■ Task details: Print the lines beginning with the one that contains "# Crystals of the" and ending with the one that contains "# Shader helpers", exactly, both included, and no other lines.

■ Supplied data:

* START *

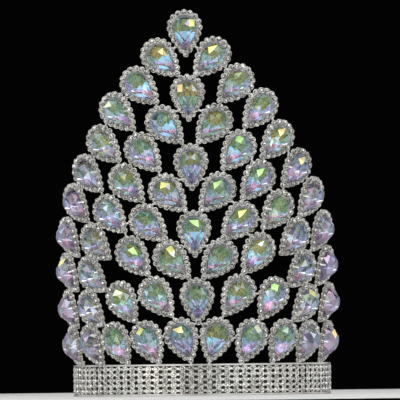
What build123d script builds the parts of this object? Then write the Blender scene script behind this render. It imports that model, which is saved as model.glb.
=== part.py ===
"""A tall pageant crown of pear-shaped crystals on a full-round rhinestone band."""

from build123d import *
import math
import os

# Driving dimensions, in millimetres and degrees

# Base band, a channel ring that carries five rows of small round stones
band_inner_radius = 82.6
band_wall = 1.0
band_height = 20.9
rim_depth = 3.0  # how far the two rims stand out from the wall, wall included
rim_thickness = 1.3
rim_chamfer = 0.25

# Five rows of stones in one woven band, seated in the channel
stone_rows = 5
seat_gap = 0.1
row_valley_radius = 85.0
row_front_radius = 86.2
row_foot = 3.3  # height of one row where it meets the valley
row_table = 1.7

# Conical wall on which the pear settings stand
wall_radius = 87.3  # at the top of the band, to the front of the settings
wall_flare = 6.0  # the wall opens outwards going up
lean = 1.9  # the body leans to the wearer's right
sway = 0.9  # and is turned this much the same way, so its right side is the higher
sway_rise = 40.0  # the turn grows up to this height above the band

# Pear crystal, drawn about the centre of its round head, tip down
stone_radius = 8.3
stone_tip = 15.9
shoulder_angle = 18.0  # where the flatter flanks leave the round head
tip_share = 1.4  # how far the tip moves for each unit of an outline's offset
stone_centre = -3.0  # the rings of facets shrink towards this point of the axis
girdle_facets = 16
main_facets = 8
girdle_bottom = -0.9
girdle_top = -0.3
crown_scale = 0.83
crown_height = 3.0
table_scale = 0.56
table_height = 6.2
pavilion_scale = 0.5
pavilion_depth = -3.6
keel_depth = -4.9
keel_ends = (-1.0, -6.0)  # on the axis, towards the head and towards the tip

# Setting, a pear-shaped ring with a scalloped edge, one scallop under each small cup
pocket_gap = 0.15
cup_line_radius = 9.95
cup_line_tip = 18.0
cup_radius = 1.8
cup_count = 18
ring_radius = 10.3
ring_tip = 18.6
ring_top = -1.2
setting_back = -2.65
ledge_width = 1.1
ledge_top = -1.75

# Claws that lean over each crystal's edge
claw_angles = (35, 145)  # on the round head, from the line through its centre
claw_drop = 17  # on the flanks, in steps of the outline from the tip
outline_steps = 100
claw_width = 0.9
claw_depth = 0.9
claw_set = 0.6  # from the pocket's edge to the claw, at its foot
claw_foot = -1.9
claw_top = 1.9
claw_tip = 0.4

# Solder links between neighbouring settings, and feet that stand on the band
link_radius = 0.7
link_length = 3.6
link_limit = 6.0  # cups whose centres are nearer than this are soldered
link_reach = 45.0  # settings further apart than this are never neighbours
foot_radius = 0.9
foot_length = 4.0
foot_line = 85.2  # radius on which the feet stand
foot_bottom = 19.7

# Crystals of each chevron. One is on the centre line, and the others go in mirrored
# pairs from there outwards and down to the band. Columns: the head's bearing from the
# front, its height, and how far its tip turns inwards.
centre_heights = (242.5, 200.0, 154.5, 110.5, 66.0)
chevron_sides = (
    (
        (10.0, 224.5, 44.0),
        (18.5, 206.5, 45.0),
        (28.0, 190.0, 43.0),
        (35.5, 169.0, 46.0),
        (45.0, 150.0, 45.0),
        (54.0, 131.0, 42.0),
        (62.5, 109.0, 38.0),
        (67.5, 85.5, 42.0),
        (72.0, 61.0, 43.0),
        (73.5, 36.5, 36.0),
    ),
    (
        (10.0, 180.5, 42.0),
        (19.0, 163.0, 40.0),
        (27.0, 143.0, 42.0),
        (36.0, 123.0, 43.0),
        (45.5, 104.5, 48.0),
        (50.0, 83.0, 50.0),
        (53.5, 60.5, 48.0),
        (55.5, 37.0, 33.0),
    ),
    (
        (10.5, 135.5, 43.0),
        (19.5, 116.0, 46.0),
        (27.0, 95.0, 38.0),
        (34.0, 65.5, 32.0),
        (39.5, 38.0, 29.0),
    ),
    (
        (10.5, 91.5, 41.0),
        (18.0, 68.0, 35.0),
        (23.5, 38.5, 25.0),
    ),
    ((7.8, 40.0, 18.0),),
)

os.makedirs("parts", exist_ok=True)


def setting_plane(bearing, height, tilt, side):
    """Plane of one setting: origin at the head's centre, Y to the head, Z outwards."""
    rise = height - band_height
    slope = math.tan(math.radians(wall_flare))
    radius = wall_radius + rise * slope
    angle = math.radians(bearing * side)
    outwards = Vector(math.sin(angle), -math.cos(angle), -slope)
    sideways = Vector(math.cos(angle), math.sin(angle), 0)
    shift = rise * math.tan(math.radians(lean))
    lift = math.tan(math.radians(sway)) * min(1, rise / sway_rise)
    across = radius * math.sin(angle)
    origin = Vector(across - shift, -radius * math.cos(angle), height + across * lift)
    twist = lean * math.cos(angle) - tilt * side
    sideways = sideways.rotate(Axis((0, 0, 0), outwards), twist)
    return Plane(origin, x_dir=sideways, z_dir=outwards)


def chevron_planes(chevron):
    """Planes of a chevron's settings, the centre one first."""
    planes = [setting_plane(0, centre_heights[chevron], 0, 1)]
    for bearing, height, tilt in chevron_sides[chevron]:
        for side in (-1, 1):
            planes.append(setting_plane(bearing, height, tilt, side))
    return planes


def pear_line(head_radius, tip):
    """Pear outline from its tip round the head and back, to be called in BuildLine."""
    foot = (0, -tip)
    head = CenterArc((0, 0), head_radius, -shoulder_angle, 180 + 2 * shoulder_angle)
    TangentArc(head @ 0, foot, tangent=(head % 0) * -1)
    TangentArc(head @ 1, foot, tangent=head % 1)


def pear_points(head_radius, tip, count):
    """Evenly spaced points of a pear outline, the first at its tip."""
    with BuildLine() as outline:
        pear_line(head_radius, tip)
    # One flank from the tip to the top of the head, mirrored for the other flank
    flank = outline.line.edges().sort_by(Axis.X)[-1]
    arc = head_radius * math.radians(90 + shoulder_angle)
    half = flank.length + arc
    points = []
    for step in range(count):
        along = step * 2 * half / count
        near = min(along, 2 * half - along)
        if near <= flank.length:
            share = near / flank.length
            point = flank @ (share if (flank @ 0).Y < (flank @ 1).Y else 1 - share)
        else:
            angle = (near - flank.length) / head_radius - math.radians(shoulder_angle)
            point = Vector(head_radius * math.cos(angle), head_radius * math.sin(angle))
        points.append(Vector(point.X if along <= half else -point.X, point.Y))
    return points


def pocket_spots(head_radius, tip):
    """Claw places on a pocket's outline, each with its direction into the pocket."""
    spots = []
    for angle in claw_angles:
        out = Vector(math.cos(math.radians(angle)), math.sin(math.radians(angle)))
        spots.append((out * head_radius, out * -1))
    outline = pear_points(head_radius, tip, outline_steps)
    for place in (claw_drop, outline_steps - claw_drop):
        along = outline[place + 1] - outline[place - 1]
        spots.append((outline[place], Vector(-along.Y, along.X).normalized()))
    return spots


def link_planes(planes, rings):
    """Planes midway between the nearest cups of neighbouring settings."""
    links = []
    for first, ring in enumerate(rings):
        for second in range(first):
            if (planes[first].origin - planes[second].origin).length > link_reach:
                continue
            pairs = [(cup, other) for cup in ring for other in rings[second]]
            cup, other = min(pairs, key=lambda pair: (pair[1] - pair[0]).length)
            if (other - cup).length < link_limit:
                links.append(Plane((cup + other) * 0.5, z_dir=other - cup))
    return links


def foot_places(rings):
    """Places on the band's top rim below the tips of the lowest settings."""
    places = []
    for ring in rings:
        tip = ring[0]
        if tip.Z - foot_bottom < foot_length:
            reach = foot_line / math.hypot(tip.X, tip.Y)
            places.append((tip.X * reach, tip.Y * reach, foot_bottom))
    return places


def facet_ring(count, scale, depth, first=0):
    """Corners of one ring of facets, taken from a smaller copy of the girdle's line."""
    ring = []
    outline = pear_points(stone_radius, stone_tip, girdle_facets)
    for point in outline[first :: girdle_facets // count]:
        ring.append(
            Vector(point.X * scale, stone_centre + (point.Y - stone_centre) * scale, depth)
        )
    return ring


# Pear crystal in a brilliant cut. The rings above and below the girdle start half a
# step on, so their corners lie between those of the table.
crystal_corners = (
    facet_ring(girdle_facets, 1, girdle_bottom)
    + facet_ring(girdle_facets, 1, girdle_top)
    + facet_ring(main_facets, crown_scale, crown_height, first=1)
    + facet_ring(main_facets, table_scale, table_height)
    + facet_ring(main_facets, pavilion_scale, pavilion_depth, first=1)
    + [Vector(0, end, keel_depth) for end in keel_ends]
)
with BuildPart() as crystal:
    ConvexPolyhedron(crystal_corners)

# One setting: scalloped ring, ledge and claws, open in the middle for the crystal
pocket_radius = stone_radius + pocket_gap
pocket_tip = stone_tip + tip_share * pocket_gap
crown_lean = (1 - crown_scale) * stone_radius / (crown_height - girdle_top)
claw_lean = crown_lean * (claw_top - girdle_top) - pocket_gap / 2
claw_planes = []
for spot, inwards in pocket_spots(pocket_radius, pocket_tip):
    claw_planes.append(Plane(spot, x_dir=inwards, z_dir=inwards.cross(Vector(0, 0, 1))))

with BuildPart() as setting:
    with BuildSketch(Plane.XY.offset(setting_back)) as rim:
        with BuildLine():
            pear_line(ring_radius, ring_tip)
        make_face()
        with Locations(*pear_points(cup_line_radius, cup_line_tip, cup_count)):
            Circle(cup_radius)
        with BuildLine():
            pear_line(pocket_radius, pocket_tip)
        make_face(mode=Mode.SUBTRACT)
    extrude(amount=ring_top - setting_back)
    with BuildSketch(Plane.XY.offset(setting_back)) as ledge:
        with BuildLine():
            pear_line(pocket_radius + pocket_gap, pocket_tip + pocket_gap)
        make_face()
        with BuildLine():
            pear_line(pocket_radius - ledge_width, pocket_tip - tip_share * ledge_width)
        make_face(mode=Mode.SUBTRACT)
    extrude(amount=ledge_top - setting_back)
    with BuildSketch(*claw_planes) as claw:
        with BuildLine():
            Polyline(
                (-claw_set - claw_depth, claw_foot),
                (-claw_set, claw_foot),
                (claw_lean, claw_top),
                (claw_lean - claw_tip, claw_top + claw_tip),
                close=True,
            )
        make_face()
    extrude(amount=claw_width / 2, both=True)

# Places of all the settings, and the middle of each of their scallops
chevrons = range(len(centre_heights))
all_planes = [plane for chevron in chevrons for plane in chevron_planes(chevron)]
cup_depth = (setting_back + ring_top) / 2
cup_spots = pear_points(cup_line_radius, cup_line_tip, cup_count)
cup_rings = []
for plane in all_planes:
    ring = [plane.from_local_coords((spot.X, spot.Y, cup_depth)) for spot in cup_spots]
    cup_rings.append(ring)

# Whole metal frame, soldered into one piece: a channel for the rows of stones, the
# settings on it, the links between them and the feet of the lowest ones
with BuildPart() as crown_frame:
    with BuildSketch(Plane.XZ) as channel:
        with Locations((band_inner_radius, 0)):
            Rectangle(band_wall, band_height, align=(Align.MIN, Align.MIN))
            Rectangle(rim_depth, rim_thickness, align=(Align.MIN, Align.MIN))
        with Locations((band_inner_radius, band_height)):
            Rectangle(rim_depth, rim_thickness, align=(Align.MIN, Align.MAX))
        chamfer(channel.vertices().group_by(Axis.X)[-1], rim_chamfer)
    revolve(axis=Axis.Z)
    with Locations(*all_planes):
        add(setting.part)
    with Locations(*link_planes(all_planes, cup_rings)):
        Cylinder(link_radius, link_length)
    with Locations(*foot_places(cup_rings)):
        Cylinder(foot_radius, foot_length, align=(Align.CENTER, Align.CENTER, Align.MIN))
crown_frame.part.label = "crown_frame"
export_step(crown_frame.part, "parts/crown_frame.step")

# Woven band of five rows of small stones, lying in the channel
row_bottom = rim_thickness + seat_gap
row_pitch = (band_height - 2 * row_bottom) / stone_rows
with BuildPart() as rhinestone_band:
    with BuildSketch(Plane.XZ) as rows:
        back = band_inner_radius + band_wall + seat_gap
        corners = [(back, row_bottom), (row_valley_radius, row_bottom)]
        for row in range(stone_rows):
            middle = row_bottom + (row + 0.5) * row_pitch
            corners += [
                (row_valley_radius, middle - row_foot / 2),
                (row_front_radius, middle - row_table / 2),
                (row_front_radius, middle + row_table / 2),
                (row_valley_radius, middle + row_foot / 2),
            ]
        corners += [(row_valley_radius, band_height - row_bottom), (back, band_height - row_bottom)]
        with BuildLine():
            Polyline(*corners, close=True)
        make_face()
    revolve(axis=Axis.Z)
rhinestone_band.part.label = "rhinestone_band"
export_step(rhinestone_band.part, "parts/rhinestone_band.step")

# Crystals of the five chevrons, loose in their settings
for chevron in chevrons:
    name = f"pear_crystals_{chevron + 1}"
    with BuildPart() as chevron_crystals:
        with Locations(*chevron_planes(chevron)):
            add(crystal.part)
    chevron_crystals.part.label = name
    export_step(chevron_crystals.part, f"parts/{name}.step")
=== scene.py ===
import math
import random

import bmesh
import bpy
from mathutils import Matrix, Vector


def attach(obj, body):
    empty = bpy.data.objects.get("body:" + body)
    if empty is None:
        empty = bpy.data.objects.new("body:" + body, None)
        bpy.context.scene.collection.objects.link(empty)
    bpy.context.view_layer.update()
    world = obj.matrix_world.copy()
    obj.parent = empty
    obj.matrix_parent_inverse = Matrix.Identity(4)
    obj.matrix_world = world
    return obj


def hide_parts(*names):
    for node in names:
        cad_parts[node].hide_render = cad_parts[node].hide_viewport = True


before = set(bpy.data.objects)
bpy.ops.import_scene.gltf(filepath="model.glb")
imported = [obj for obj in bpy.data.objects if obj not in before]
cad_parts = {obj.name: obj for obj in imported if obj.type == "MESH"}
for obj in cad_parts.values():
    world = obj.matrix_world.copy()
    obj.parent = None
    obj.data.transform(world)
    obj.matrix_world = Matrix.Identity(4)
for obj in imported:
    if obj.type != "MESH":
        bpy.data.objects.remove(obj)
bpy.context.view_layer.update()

random.seed(59)
mm = 0.001

print("stage: frame loaded,", len(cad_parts), "nodes")


# Shader helpers

class Wire:
    # a number in a node tree: sums, products and powers of wires add Math nodes
    def __init__(self, tree, socket):
        self.tree = tree
        self.socket = socket

    def math(self, operation, first, second):
        made = self.tree.nodes.new("ShaderNodeMath")
        made.operation = operation
        for slot, value in enumerate((first, second)):
            if isinstance(value, Wire):
                self.tree.links.new(value.socket, made.inputs[slot])
            else:
                made.inputs[slot].default_value = value
        return Wire(self.tree, made.outputs[0])

    def __add__(self, other):
        return self.math("ADD", self, other)

    def __radd__(self, other):
        return self.math("ADD", other, self)

    def __sub__(self, other):
        return self.math("SUBTRACT", self, other)

    def __rsub__(self, other):
        return self.math("SUBTRACT", other, self)

    def __mul__(self, other):
        return self.math("MULTIPLY", self, other)

    def __rmul__(self, other):
        return self.math("MULTIPLY", other, self)

    def __pow__(self, other):
        return self.math("POWER", self, other)

    def __gt__(self, other):
        return self.math("GREATER_THAN", self, other)

    def __lt__(self, other):
        return self.math("LESS_THAN", self, other)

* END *

■ Answer to this task:
# Crystals of the five chevrons, loose in their settings
for chevron in chevrons:
    name = f"pear_crystals_{chevron + 1}"
    with BuildPart() as chevron_crystals:
        with Locations(*chevron_planes(chevron)):
            add(crystal.part)
    chevron_crystals.part.label = name
    export_step(chevron_crystals.part, f"parts/{name}.step")
=== scene.py ===
import math
import random

import bmesh
import bpy
from mathutils import Matrix, Vector


def attach(obj, body):
    empty = bpy.data.objects.get("body:" + body)
    if empty is None:
        empty = bpy.data.objects.new("body:" + body, None)
        bpy.context.scene.collection.objects.link(empty)
    bpy.context.view_layer.update()
    world = obj.matrix_world.copy()
    obj.parent = empty
    obj.matrix_parent_inverse = Matrix.Identity(4)
    obj.matrix_world = world
    return obj


def hide_parts(*names):
    for node in names:
        cad_parts[node].hide_render = cad_parts[node].hide_viewport = True


before = set(bpy.data.objects)
bpy.ops.import_scene.gltf(filepath="model.glb")
imported = [obj for obj in bpy.data.objects if obj not in before]
cad_parts = {obj.name: obj for obj in imported if obj.type == "MESH"}
for obj in cad_parts.values():
    world = obj.matrix_world.copy()
    obj.parent = None
    obj.data.transform(world)
    obj.matrix_world = Matrix.Identity(4)
for obj in imported:
    if obj.type != "MESH":
        bpy.data.objects.remove(obj)
bpy.context.view_layer.update()

random.seed(59)
mm = 0.001

print("stage: frame loaded,", len(cad_parts), "nodes")


# Shader helpers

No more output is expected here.